Trump didn't want wounded veterans to attend a military parade because 'nobody wants to see that,' report says
Donald Trumpdid not want injured veterans to be present at a military parade because he believed it would make spectators uneasy, sources said in a report published Thursday in The Atlantic.
- "Nobody wants to see that," Trump reportedly said.
- Trump has repeatedly demanded military parades throughout his tenure in office, a move national security experts have said mirrors the actions of authoritarian regimes like North Korea's.
- The White House issued several statements disputing The Atlantic's story on Thursday, calling it a "disgrace" and "patently false."
President Donald Trump did not want injured veterans to be present at a military parade because he believed it would make spectators uneasy, The Atlantic reported Thursday.
"Nobody wants to see that," Trump said during a White House meeting ahead of a planned military parade in 2018, sources told The Atlantic's editor in chief. The president was widely reported to have wanted to hold a massive military parade in Washington, DC, that year to coincide with Veterans Day weekend and the 100th anniversary of the end of World War I.
Cost estimates for such a parade reached $92 million, according to multiple reports, and the parade was eventually delayed.
On July 4, 2019, Trump held a "Salute to America" parade in the nation's capital. The display infuriated local officials and Democratic lawmakers who said it was a costly and unnecessary display of American military might.

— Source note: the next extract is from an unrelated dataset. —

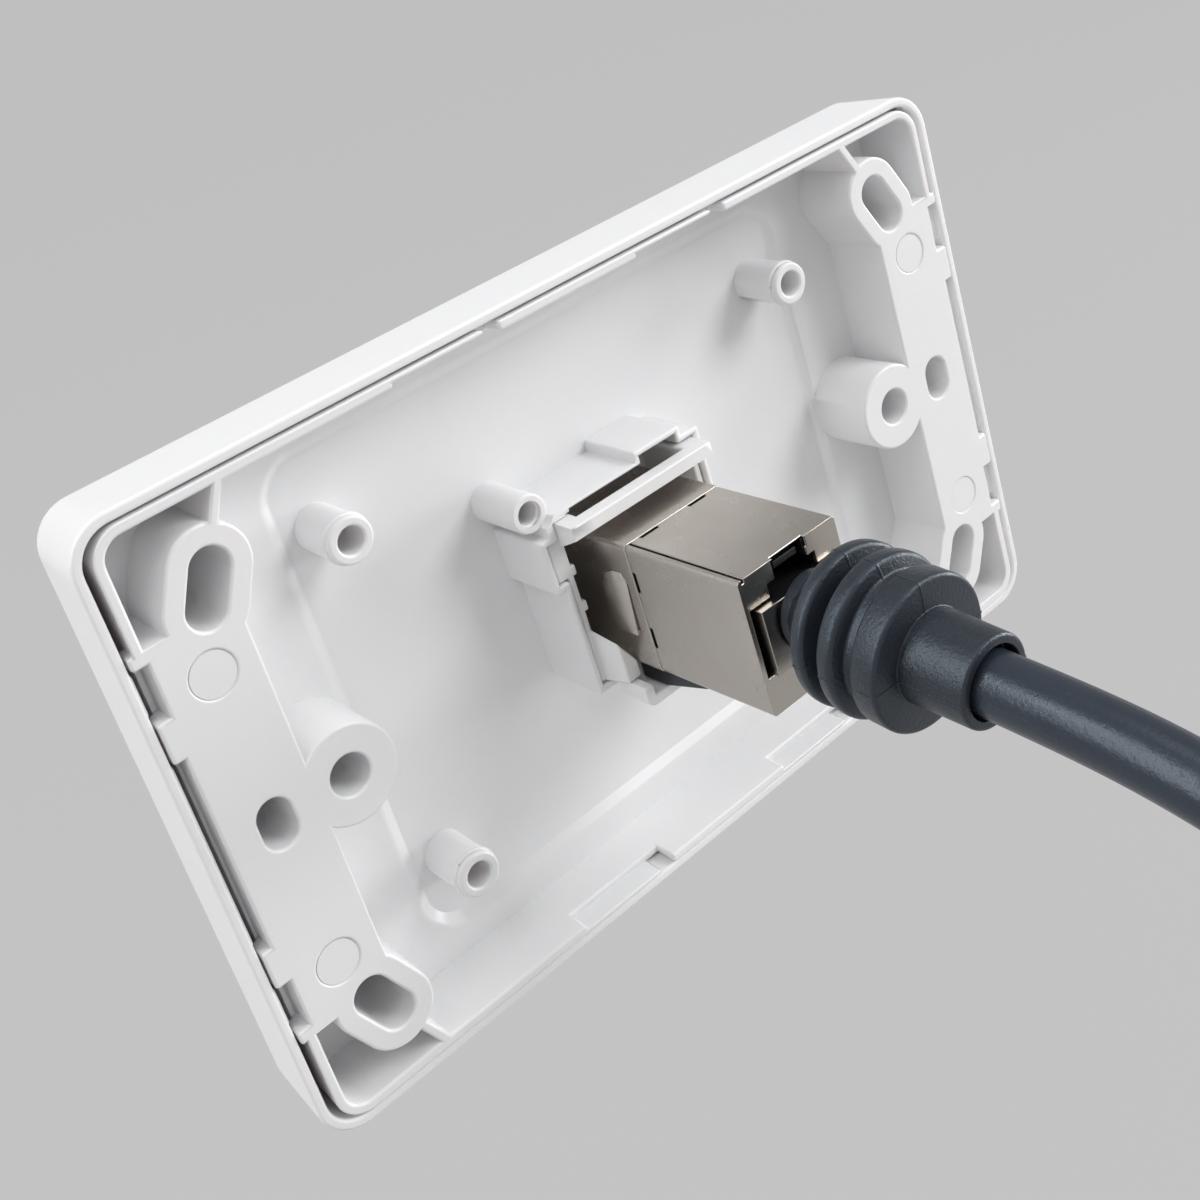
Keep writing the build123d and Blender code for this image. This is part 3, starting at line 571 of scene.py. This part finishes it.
# Boot: three discs on a flaring neck and a sleeve round the cable, with the mould's parting lines
bootSizes = {
    "front": (4.9, 3.7, 1.6),  # half width, half height and chamfer of the front block, mm
    "profile": [  # along the boot, radius (0 where the front block's outline holds), rounding
        (0.0, 0.0, 0.25),
        (1.6, 0.0, 0.5),
        (4.9, 6.9, 0.4),
        (5.25, 8.35, 0.6),
        (6.75, 8.45, 0.6),
        (7.3, 5.5, 0.6),
        (8.0, 5.5, 0.4),
        (8.55, 8.4, 0.65),
        (10.3, 8.5, 0.7),
        (10.8, 6.85, 0.4),
        (11.85, 6.7, 0.06),
        (11.9, 6.3, 0.06),
        (12.2, 6.3, 0.06),
        (12.3, 7.95, 0.35),
        (15.3, 8.0, 0.5),
        (15.4, 4.82, 0.12),
        (22.8, 4.7, 0.45),
        (22.8, 3.72, 0.12),
        (21.3, 3.66, 0.1),
        (21.3, 3.46, 0.05),
        (4.0, 3.46, 0.05),
        (4.0, 4.0, 0.05),
        (0.0, 4.0, 0.05),
    ],
    "outside": 4.4,  # radius beyond which the moulding's outer face lies
    "place": (0.0, 25.15, 1.6),
    "bend": (2.0, 12.0),  # along the boot, where it turns from the plug's line to the cable's
    "turn": -6.0,  # degrees
    "bendSteps": 40,
    "steps": 5,  # in each rounding
    "around": 120,
    "seams": (0.0, 180.0, 90.0),  # degrees from +X
    "seamWidth": 0.1,
    "seamHeight": 0.09,
    "seamRadius": 8.0,  # where the seam's width is measured
}


def roundedLine(corners, steps):
    # Replaces each corner of a closed line by an arc, which takes up at most about half of each side
    count = len(corners)
    points = []
    for index in range(count):
        here = Vector(corners[index][:2])
        before = Vector(corners[index - 1][:2])
        after = Vector(corners[(index + 1) % count][:2])
        toBefore = (before - here).normalized()
        toAfter = (after - here).normalized()
        half = toBefore.angle(toAfter) / 2
        shorter = min((before - here).length, (after - here).length)
        reach = min(corners[index][2] / math.tan(half), 0.48 * shorter)
        radius = reach * math.tan(half)
        middle = here + (toBefore + toAfter).normalized() * (radius / math.sin(half))
        first = here + toBefore * reach - middle
        last = here + toAfter * reach - middle
        sweep = first.angle_signed(last)
        for step in range(steps + 1):
            turn = -sweep * step / steps
            arm = Vector((
                first.x * math.cos(turn) - first.y * math.sin(turn),
                first.x * math.sin(turn) + first.y * math.cos(turn),
            ))
            points.append(middle + arm)
    return points


def frontOutline(angle, sizes):
    # Distance from the axis to the chamfered block in that direction
    halfWide, halfHigh, cut = sizes
    across = max(abs(math.cos(angle)), 1e-6)
    upward = max(abs(math.sin(angle)), 1e-6)
    return min(halfWide / across, halfHigh / upward, (halfWide + halfHigh - cut) / (across + upward))


def bentAxis(along, bend):
    # Point and direction of the boot's middle line, which turns by bend radians between two places
    start, end = bootSizes["bend"]
    count = bootSizes["bendSteps"]
    y = z = turn = 0.0
    for step in range(count):
        share = max(0.0, min(1.0, (along * (step + 0.5) / count - start) / (end - start)))
        turn = bend * share * share * (3 - 2 * share)
        y += math.cos(turn) * along / count
        z += math.sin(turn) * along / count
    return y, z, turn


def makeBoot(name, nodeName, place, bend):
    sizes = bootSizes
    start = (sizes["front"][0] + sizes["front"][1]) / 2
    corners = [(along, radius or start, rounding) for along, radius, rounding in sizes["profile"]]
    line = roundedLine(corners, sizes["steps"])
    blend = sizes["profile"][2][0]
    angles = [360.0 * step / sizes["around"] for step in range(sizes["around"])]
    for seam in sizes["seams"]:
        width = math.degrees(sizes["seamWidth"] / sizes["seamRadius"])
        # close steps across the seam, and room for them between the even ones
        angles = [angle for angle in angles if abs((angle - seam + 180) % 360 - 180) > 2.2 * width]
        angles += [(seam + offset * width) % 360 for offset in (-2, -1, 0, 1, 2)]
    angles.sort()
    verts = []
    for index, point in enumerate(line):
        ahead = line[(index + 1) % len(line)] - line[index - 1]
        normal = Vector((-ahead.y, ahead.x)).normalized()
        share = max(0.0, min(1.0, point.x / blend))
        outside = point.y > sizes["outside"]
        for angle in angles:
            turn = math.radians(angle)
            radius = point.y
            if outside and share < 1:
                radius += (1 - share) * (frontOutline(turn, sizes["front"]) - start)
            along = point.x
            if outside and any(abs((angle - seam + 180) % 360 - 180) < 0.01 for seam in sizes["seams"]):
                along += normal.x * sizes["seamHeight"]
                radius += normal.y * sizes["seamHeight"]
            y, z, tilt = bentAxis(along, bend)
            rise = radius * math.sin(turn)
            verts.append(place @ Vector((
                radius * math.cos(turn), y - rise * math.sin(tilt), z + rise * math.cos(tilt),
            )) * mm)
    rings = len(line)
    count = len(angles)
    faces = []
    for ring in range(rings):
        for step in range(count):
            a = ring * count + step
            b = ring * count + (step + 1) % count
            c = ((ring + 1) % rings) * count + (step + 1) % count
            d = ((ring + 1) % rings) * count + step
            faces.append((a, b, c, d))
    mesh = bpy.data.meshes.new(name)
    mesh.from_pydata(verts, [], faces)
    work = bmesh.new()
    work.from_mesh(mesh)
    bmesh.ops.remove_doubles(work, verts=work.verts, dist=0.001 * mm)
    bmesh.ops.recalc_face_normals(work, faces=work.faces)
    work.to_mesh(mesh)
    work.free()
    mesh.shade_smooth()
    mesh.materials.append(materials["boot_plastic"])
    boot = bpy.data.objects.new(name, mesh)
    bpy.context.scene.collection.objects.link(boot)
    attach(boot, "lead")
    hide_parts(nodeName)
    print(name, "modelled")
    return boot


makeBoot(
    "bootMoulding", "plug_boot",
    Matrix.Translation(Vector(bootSizes["place"])), math.radians(bootSizes["turn"]),
)
farLow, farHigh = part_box("far_boot")
farFoot = Vector(((farLow.x + farHigh.x) / 2, (farLow.y + farHigh.y) / 2, farLow.z)) / mm
makeBoot(
    "farBootMoulding", "far_boot",
    Matrix.Translation(farFoot) @ Matrix.Rotation(math.radians(90), 4, "X"), 0.0,
)


# Cable: one smooth line from inside the boot, through the coil, to the far boot
cableSizes = {
    "diameter": 6.6,
    "length": 1040.0,
    "route": [
        (0.0, 31.5, 1.13),
        (0.0, 50.5, -0.2),
        (0.0, 69.0, -3.2),
        (0.6, 88.0, -10.5),
        (1.9, 103.0, -26.0),
        (2.9, 111.0, -47.0),
        (3.3, 113.4, -71.0),
        (3.35, 113.6, -104.0),
    ],
    "turns": 4,
    "pointsPerTurn": 16,
    "shift": 0.35,  # the last share of each turn, where the strands change places
    "tail": (0.35, 0.7, 1.0),  # shares of the way down to the far boot
}


def coilPoints():
    # Four strands lie two by two; at the end of each turn they step round the bundle by a quarter
    low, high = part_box("cable_coil")
    middle = (low + high) / 2
    strand = cableSizes["diameter"] * mm / 2
    radius = (high.y - low.y) / 2 - 2 * strand
    count = cableSizes["pointsPerTurn"]
    flare = 2 / (1 + math.cos(math.pi / count))
    points = []
    for step in range(cableSizes["turns"] * count + 1):
        turn = step / count
        angle = turn * 2 * math.pi
        part = (turn % 1 - 1 + cableSizes["shift"]) / cableSizes["shift"]
        part = max(0.0, min(1.0, part))
        quarter = min(math.floor(turn), cableSizes["turns"] - 1) + part * part * (3 - 2 * part)
        if step >= (cableSizes["turns"] - 1) * count:
            quarter = cableSizes["turns"] - 1
        around = math.radians(45 - 90 * quarter)
        sideways = math.sqrt(2) * strand * math.cos(around)
        reach = (radius + math.sqrt(2) * strand * math.sin(around)) * flare
        points.append(Vector((
            middle.x + sideways,
            middle.y + reach * math.cos(angle),
            middle.z - reach * math.sin(angle),
        )))
    return points


def makeCable():
    # A curve with a round bevel; the first points lie inside the boot
    points = [Vector(point) * mm for point in cableSizes["route"]]
    coil = coilPoints()
    points += coil
    low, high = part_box("cable_tail")
    tailX = (low.x + high.x) / 2
    tailY = (low.y + high.y) / 2
    start = coil[-1].z
    for share in cableSizes["tail"]:
        points.append(Vector((tailX, tailY, start + (low.z - start) * share)))
    curve = bpy.data.curves.new("patchCable", "CURVE")
    curve.dimensions = "3D"
    curve.bevel_depth = cableSizes["diameter"] * mm / 2
    curve.bevel_resolution = 8
    curve.resolution_u = 10
    curve.use_fill_caps = True
    spline = curve.splines.new("NURBS")
    spline.points.add(len(points) - 1)
    for target, point in zip(spline.points, points):
        target.co = (*point, 1.0)
    spline.order_u = 3
    spline.use_endpoint_u = True
    cable = bpy.data.objects.new("patchCable", curve)
    bpy.context.scene.collection.objects.link(cable)
    curve.materials.append(materials["cable_jacket"])
    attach(cable, "lead")
    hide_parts("cable", "cable_coil", "cable_tail")
    print("cable laid")
    return cable


makeCable()


# Studio
studioSizes = {
    "floorDrop": 0.03,
    "floorRadius": 60.0,
    "backdrop": "#C4C3C3",
    "glow": 0.92,  # share of the floor's plain colour that the camera sees; the rest keeps the shadow
    "ambient": 0.38,
    "aim": (0, 0.02, 0),
    "lamps": {  # place in metres, disc size in metres, power in watts
        "keyLamp": ((-0.69, 0.76, 0.63), 0.6, 6.3),
        "sideLamp": ((-1.16, 0.31, -0.06), 0.6, 8.6),
        "leftLamp": ((1.08, -0.16, 0.5), 0.5, 3.4),
        "topLamp": ((0.47, 0.37, 1.05), 0.6, 2.2),
        "rimLamp": ((-0.34, 0.11, 1.15), 0.6, 1.2),
        "backLamp": ((0.68, -0.27, 0.82), 0.5, 3.6),
    },
}


def addLamp(name, place, size, power):
    data = bpy.data.lights.new(name, "AREA")
    data.shape = "DISK"
    data.size = size
    data.energy = power
    lamp = bpy.data.objects.new(name, data)
    bpy.context.scene.collection.objects.link(lamp)
    lamp.location = place
    aim = Vector(studioSizes["aim"]) - lamp.location
    lamp.rotation_euler = aim.to_track_quat("-Z", "Y").to_euler()
    return lamp


def cameraOrGloss(tree):
    # 1 where the camera sees the surface directly, in a reflection or through clear plastic
    path = addNode(tree, "ShaderNodeLightPath")
    first = addNode(tree, "ShaderNodeMath", {"operation": "MAXIMUM"},
                    {0: path.outputs["Is Camera Ray"], 1: path.outputs["Is Glossy Ray"]})
    second = addNode(tree, "ShaderNodeMath", {"operation": "MAXIMUM"},
                     {0: first.outputs[0], 1: path.outputs["Is Transmission Ray"]})
    return second.outputs[0]


def makeStudio():
    floorZ = cadBox[0][2] - studioSizes["floorDrop"]
    radius = studioSizes["floorRadius"]
    mesh = bpy.data.meshes.new("studioFloor")
    corners = [(-radius, -radius), (radius, -radius), (radius, radius), (-radius, radius)]
    mesh.from_pydata([(x, y, floorZ) for x, y in corners], [], [(0, 1, 2, 3)])
    floor = bpy.data.objects.new("studioFloor", mesh)
    bpy.context.scene.collection.objects.link(floor)
    material, tree = newMaterial("paintedFloor")
    matt = addNode(tree, "ShaderNodeBsdfDiffuse", {"Color": linear(studioSizes["backdrop"])})
    glow = addNode(tree, "ShaderNodeEmission", {"Color": linear(studioSizes["backdrop"]), "Strength": 1.0})
    share = addNode(tree, "ShaderNodeMath", {"operation": "MULTIPLY", 1: studioSizes["glow"]},
                    {0: cameraOrGloss(tree)})
    mix = addNode(tree, "ShaderNodeMixShader",
                  links={0: share.outputs[0], 1: matt.outputs[0], 2: glow.outputs[0]})
    closeMaterial(tree, mix.outputs[0])
    mesh.materials.append(material)

    world = bpy.data.worlds.new("studioWorld")
    bpy.context.scene.world = world
    world.use_nodes = True
    tree = world.node_tree
    tree.nodes.clear()
    soft = addNode(tree, "ShaderNodeBackground",
                   {"Color": (1.0, 1.0, 1.0, 1.0), "Strength": studioSizes["ambient"]})
    shown = addNode(tree, "ShaderNodeBackground",
                    {"Color": linear(studioSizes["backdrop"]), "Strength": 1.0})
    path = addNode(tree, "ShaderNodeLightPath")
    mix = addNode(tree, "ShaderNodeMixShader",
                  links={0: path.outputs["Is Camera Ray"], 1: soft.outputs[0], 2: shown.outputs[0]})
    addNode(tree, "ShaderNodeOutputWorld", links={"Surface": mix.outputs[0]})
    for name, (place, size, power) in studioSizes["lamps"].items():
        addLamp(name, place, size, power)
    bpy.context.scene.view_settings.view_transform = "Standard"
    print("studio lit")


makeStudio()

"Our July 4th Salute to America at the Lincoln Memorial is looking to be really big," Trump said on Twitter. "It will be the show of a lifetime!"
"The cost of our great Salute to America tomorrow will be very little compared to what it is worth," the president added, ahead of the parade.
The president has repeatedly demanded military parades throughout his tenure at the White House, in a move that national security experts say mirrors the actions of authoritarian regimes like North Korea's.
Laurence Tribe, a constitutional-law professor who is frequently critical of the president, wrote of the July 4 parade, "The resemblance to days before Tiananmen Square is chilling."
Democratic Rep. Seth Moulton of Massachusetts, a former Marine Corps officer who is also an outspoken Trump critic, mocked the president's demands for the military parade.
"Trump's military parade is such a great idea that it's hard to imagine it coming from anyone who better understands the truths about what our troops want than a man who took five deferments to avoid serving himself," Moulton tweeted at the time.
The president frequently touts his support for US veterans and their families and has falsely taken credit more than 150 times for the passage of the Veterans Choice Act of 2014. Trump was not president at the time, and his predecessor, Barack Obama, signed the bill into law.
The White House issued several statements disputing The Atlantic's story — which included other claims detailing inflammatory remarks by Trump about US troops — on Thursday.
"This report is patently false," the White House representative Alyssa Farah said. "President Trump holds the military in the highest regard. He's demonstrated his commitment to them at every turn: delivering on his promise to give our troops a much needed pay raise, increasing military spending, signing critical veterans reforms, and supporting military spouses. These nameless anecdotes have no basis in fact and are offensive fiction."
Judd Deere, another White House representative, also put out a statement sharply denying the report's claims, writing on Twitter: "Not a soul brave enough to put their name on any of these accusations. That's because they are false. Just another anonymously sourced story meant to tear down a Commander-in-Chief who loves our military and has delivered on the promises he's made. What a disgrace!"